Yeah, Isaac was always *the guy*, even though Felix was way cooler and deserved it more because I like him better personally. It's one thing to have Isaac be the guy, that's fine, but to lie about it is what cut me real deep tbh.
Coatalice on tap when the party swaps is amazing. Cheese me outside!
Thanks for the great video! I loved the first game and was hesitant to play the second! Now I know for certain that I'm still hesitant
It's worth giving it a go anyway! You could have an entirely different experience!
PLEASE DON'T BE HESITANT. It's one of my favorite games of all time. The first game was like an 8.5/10 for me, the second was 10/10, I know it had some issues. But I loved the story and the world. It will always be special to me. I don't want anyone to miss out on that.
The second game is still fantastic, personally I even like it a little more than the first game but they are still both great RPGs
They were not headed in the direction they were going. It was an undiscovered continent. The next stop was the jupiter lighthouse. Not sure how they planned on getting there from the east ocean but they certainly were not headed for ocenia (or whatever it's called). Even Alex was trying to find his way off immediately.
As for the Lycanthropes, did you forget that the psynergy stones are what created the monsters in the first game? As well as multiple adepts they met? It wasn't a new concept. If it can do that then why can't it do that only part way?
I agree with your other story claims though.

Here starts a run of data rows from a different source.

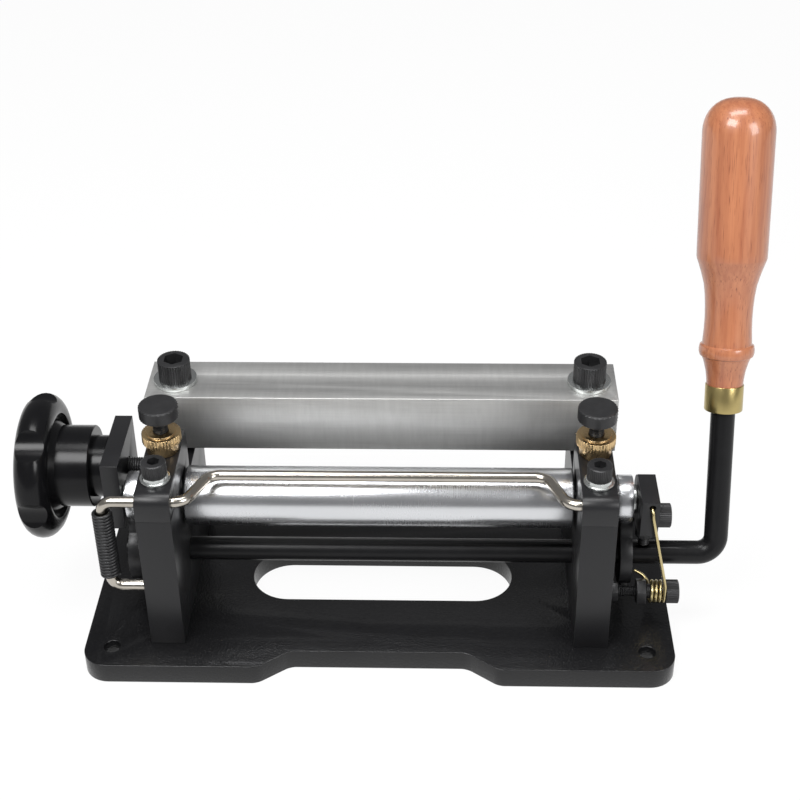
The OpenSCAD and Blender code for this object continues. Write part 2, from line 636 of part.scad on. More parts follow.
// The lock plate sits on the other journal; its slot passes the stud
plate_x1 = -plate_in_x;
module lock_plate() color("#1c1c1e") difference() {
    translate([plate_x1 - lock_plate_t, roller_y - 8, roller_z - 17.5])
        cube([lock_plate_t, lock_plate_d, lock_plate_h]);
    rod_x(journal_d / 2 + fit_gap, -200, 0, roller_y, roller_z);
    for (dz = [-roller_lift - 0.2, 0.2])
        rod_x(stud_d / 2 + body_gap, -200, 0, stud_y, stud_z + dz);
    translate([plate_x1 - lock_plate_t - 1, stud_y - stud_d / 2 - body_gap,
               stud_z - roller_lift - 0.2])
        cube([lock_plate_t + 2, stud_d + 2 * body_gap, roller_lift + 0.4]);
}
knob_x = plate_x1 - lock_plate_t - 0.4;
knob_bore = 24;
module lock_stud() color("#3a3a3c")
    rod_x(stud_d / 2, knob_x - knob_bore + 1, -post_out_x + 12, stud_y, stud_z);
// The hand knob: a collar, a hub and a dished wheel with finger scallops
knob_len = 45.5;
knob_hub_r = 22.5;
knob_rim_r = knob_rim_t / 2;
scallops = 6;
module hand_knob() color("#141416") difference() {
    along_x(knob_x - knob_len, stud_y, stud_z) rotate_extrude($fn = 96) polygon(concat(
        [[0, 4], [20, 4], [28, 0.8]],
        [for (a = [-75 : 15 : 90]) [knob_d / 2 - knob_rim_r + knob_rim_r * cos(a),
                                    knob_rim_r + knob_rim_r * sin(a)]],
        [[knob_d / 2 - knob_rim_r - 2, knob_rim_t - 0.4], [28.5, knob_rim_t - 3.4],
         [26, knob_rim_t - 3], [knob_hub_r, knob_rim_t + 1.5],
         [knob_hub_r, knob_len - 8.6], [knob_hub_r - 0.6, knob_len - 8], [17, knob_len - 8],
         [17, knob_len - 0.5], [16.5, knob_len], [0, knob_len]]));
    for (k = [0 : scallops - 1]) along_x(knob_x - knob_len - 1, stud_y, stud_z)
        rotate(90 + 8.6 + k * 360 / scallops) translate([knob_d / 2 + 9, 0, 0])
            cylinder(r = 13.5, h = knob_rim_t + 1.5);
    rod_x(stud_d / 2 + fit_gap, knob_x - knob_bore, knob_x + 1, stud_y, stud_z);
}

base_plate();
left_post();
right_post();
left_cap();
right_cap();
post_screws();
cap_screws();
cap_washers();
bar();
blade();
bar_bolts();
bar_washers();
roller();
roller_axle();
left_bearing();
right_bearing();
journal_washers();
lever_rod();
lever_ferrule();
lever_grip();
left_cam();
right_cam();
cam_set_screws();
striker_screw();
left_thumb_shank();
right_thumb_shank();
left_thumb_head();
right_thumb_head();
left_lock_nut();
right_lock_nut();
guide_rod();
guide_spring();
guide_spring_pin();
lock_plate();
lock_stud();
hand_knob();
hold_down_block();
block_screw();
return_spring();
spring_screw();
spring_nuts();
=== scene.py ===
import json
from math import atan2, cos, pi, radians, sin, sqrt

import bpy
from bpy.props import FloatProperty, FloatVectorProperty, IntProperty, PointerProperty
from mathutils import Matrix, Vector


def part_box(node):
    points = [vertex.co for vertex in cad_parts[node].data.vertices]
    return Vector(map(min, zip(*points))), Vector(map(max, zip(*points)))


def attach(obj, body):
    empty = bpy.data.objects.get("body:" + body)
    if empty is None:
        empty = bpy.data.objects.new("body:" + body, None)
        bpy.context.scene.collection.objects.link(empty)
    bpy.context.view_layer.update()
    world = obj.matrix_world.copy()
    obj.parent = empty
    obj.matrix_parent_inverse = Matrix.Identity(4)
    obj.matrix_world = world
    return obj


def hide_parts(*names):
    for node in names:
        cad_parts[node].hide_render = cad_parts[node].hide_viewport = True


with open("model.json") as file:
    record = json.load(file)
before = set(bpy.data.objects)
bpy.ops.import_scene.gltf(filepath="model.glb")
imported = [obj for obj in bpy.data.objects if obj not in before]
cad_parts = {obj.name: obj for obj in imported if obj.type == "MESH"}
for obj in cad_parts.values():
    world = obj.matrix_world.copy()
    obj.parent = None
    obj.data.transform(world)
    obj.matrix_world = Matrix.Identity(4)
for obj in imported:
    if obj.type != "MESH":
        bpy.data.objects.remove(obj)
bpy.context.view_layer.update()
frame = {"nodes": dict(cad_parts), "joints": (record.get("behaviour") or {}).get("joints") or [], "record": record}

bl_info = {
    "name": "Leather splitting machine",
    "version": (1, 0, 0),
    "blender": (4, 5, 0),
    "location": "View3D > Sidebar > Splitter",
    "description": "Dresses the packed model of a bench leather splitter and lights it",
    "category": "Object",
}

MM = 0.001
FLOOR_GLOW = 0.93   # share of plain white in the floor that the camera and the metals see
NODES = frame["nodes"]
BODY_OF = {node: body for body, members in frame["record"]["behaviour"]["bodies"].items()
           for node in members}
SLOT_OF = {part["node"]: part["material_slot"] for part in frame["record"]["subparts"]}
JOINTS = {joint["name"]: joint for joint in frame["joints"]}


# --- Places worked out from the frame ---------------------------------------------------------

def low(node):
    return Vector(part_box(node)[0])


def high(node):
    return Vector(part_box(node)[1])


def middle(node):
    return (low(node) + high(node)) / 2


LEVER_AXIS = Vector(JOINTS["lever_turn"]["pos_m"])
ROLLER_AXIS = Vector(JOINTS["roller_spin"]["pos_m"])
GUIDE_AXIS = Vector(JOINTS["guide_turn"]["pos_m"])


# --- Sizes and colours that a user would change -----------------------------------------------

def colour(name, description, value):
    return FloatVectorProperty(name=name, description=description, default=value, size=3,
                               subtype="COLOR", min=0.0, max=1.0)


def length(name, description, value):
    return FloatProperty(name=name, description=description, default=value, unit="LENGTH",
                         precision=5)


class SPLITTER_PG_sizes(bpy.types.PropertyGroup):
    """Sizes of the pieces that are modelled here"""
    thread_pitch: length("Thread pitch", "Pitch of the screws' visible threads", 1.25 * MM)
    thread_depth: length("Thread depth", "Depth of the screws' visible threads", 0.6 * MM)
    edge_break: length("Edge break", "Width of the broken edges on machined blocks", 0.45 * MM)
    paint_edge: length("Paint edge", "Width of the base plate's rounded edges", 0.9 * MM)
    recess_round: length("Recess rounding", "Rounding of the recess's corners", 3.2 * MM)
    guide_curls: IntProperty(name="Curls", description="Curls of the guide spring", default=21)
    lever_lean: FloatProperty(name="Lean", description="Lean of the lever's arm",
                              default=radians(18.4), subtype="ANGLE")


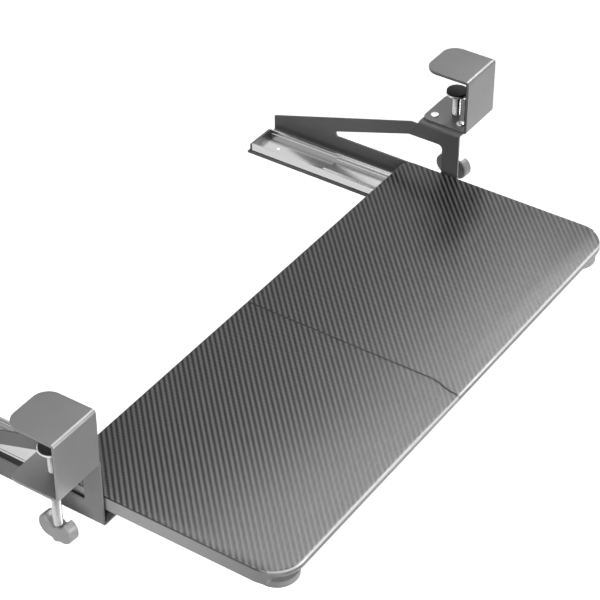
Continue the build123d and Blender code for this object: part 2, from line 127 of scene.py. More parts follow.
# %% Numbers that travel through the graph
class Amount:
    """A number in the shader graph. A sum, product or comparison of it adds a Math node."""

    def __init__(self, graph, socket):
        self.graph = graph
        self.socket = socket

    def maths(self, operation, *inputs):
        made = self.graph.node("ShaderNodeMath", {"operation": operation},
                               dict(enumerate(inputs)))
        return Amount(self.graph, made.outputs[0])

    def __add__(self, other):
        return self.maths("ADD", self, other)

    def __radd__(self, other):
        return self.maths("ADD", other, self)

    def __sub__(self, other):
        return self.maths("SUBTRACT", self, other)

    def __rsub__(self, other):
        return self.maths("SUBTRACT", other, self)

    def __mul__(self, other):
        return self.maths("MULTIPLY", self, other)

    def __rmul__(self, other):
        return self.maths("MULTIPLY", other, self)

    def __truediv__(self, other):
        return self.maths("DIVIDE", self, other)

    def __rtruediv__(self, other):
        return self.maths("DIVIDE", other, self)

    def __gt__(self, other):
        return self.maths("GREATER_THAN", self, other)

    def __lt__(self, other):
        return self.maths("LESS_THAN", self, other)

    def __neg__(self):
        return self.maths("SUBTRACT", 0.0, self)

    def __abs__(self):
        return self.maths("ABSOLUTE", self)

    def or_more(self, other):
        """The larger of this amount and another."""
        return self.maths("MAXIMUM", self, other)

    def wave(self):
        """The sine of this amount, moved into the range 0 to 1."""
        return self.maths("SINE", self) * 0.5 + 0.5

    def step(self, low, high):
        """0 below low, 1 above high, and a soft rise between them."""
        made = self.graph.node("ShaderNodeMapRange", {"interpolation_type": "SMOOTHSTEP"},
                               {"Value": self, "From Min": low, "From Max": high})
        return Amount(self.graph, made.outputs["Result"])

    def strip(self, rise, fall):
        """0 below rise, 1 between rise and fall, and 0 above fall, each a low and a high."""
        return self.step(*rise) * (1 - self.step(*fall))

print("an amount can be added, multiplied, compared, waved and stepped")

# %% [markdown]
# ## Any other node
#
# Every other kind of node comes from one method: its settings first, because some of
# them change its sockets, then what goes into the sockets. What comes from another node
# is linked, and a plain value is typed in. The materials and the world share it.

# %% Trees of nodes
class Graph:
    """A tree of shader nodes, to which nodes and links are added by one method each."""

    def __init__(self, tree):
        self.tree = tree

    def feed(self, socket, value):
        """A link where the value comes from another node, else a plain value."""
        if isinstance(value, Amount):
            self.tree.links.new(value.socket, socket)
        elif isinstance(value, bpy.types.NodeSocket):
            self.tree.links.new(value, socket)
        else:
            socket.default_value = value

    def node(self, kind, settings=None, inputs=None):
        made = self.tree.nodes.new(kind)
        for word, value in (settings or {}).items():
            setattr(made, word, value)
        for socket, value in (inputs or {}).items():
            self.feed(made.inputs[socket], value)
        return made

    def seen_directly(self):
        """1 for rays from the camera, from a shiny surface or through a clear one."""
        path = self.node("ShaderNodeLightPath")
        kinds = ("Is Camera Ray", "Is Glossy Ray", "Is Transmission Ray")
        camera_ray, glossy_ray, clear_ray = [Amount(self, path.outputs[k]) for k in kinds]
        return camera_ray.or_more(glossy_ray).or_more(clear_ray)

print("trees of nodes can be grown")

# %% [markdown]
# ## What a finish is made of
#
# Each finish is one shader with constants for its material, and a few noises or waves
# laid out in the piece's own metres. So a pattern has its real size on every piece, and
# it stays where it is on a piece that moves.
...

I don't remember enough to talk about the first point, you're probably right. That said, it sounds like I might've just been skimming over story elements with the way I worded it.
The stones still confuse me because I don't think they ever distinguished the difference between adepts, monsters and werewolves, is it stone-specific or what? I guess it's not important, and I don't even remember specifically what I said, but I remember being baffled by werewolves and it not fully adding up. honestly, probably my fault for not delving hard enough, ngl
@@Caspicum Lol fair enough it's a pretty old video by now, and yeah the stone's were a bit weird but it had something to do with the concentrated psynergy within them, apparently mt aleph is one hell of a volcano because the psynergy stones within it were launched from the eruption even to undiscovered continents (somehow). But more or less the concentrated psynergy can mutate organisms, it turned animals to monsters, some people to adepts and lycanthropes. That's all that was stated and they just sort of expect it to be accepted. kind of annoying but if it can turn animals to monsters I guess it's not too absurd.
Overall, it was a pretty concise video, I didn't notice anything out of place after those two, tiny points. Your major point was that the game felt too... spread out, which I agree with completely. I love GS but it has it's flaws.
So thats why I feel empty after getting in the intro in the game, should've just let us continue our progress from the first part of the game
I would really like to see a Switch remaster of these games.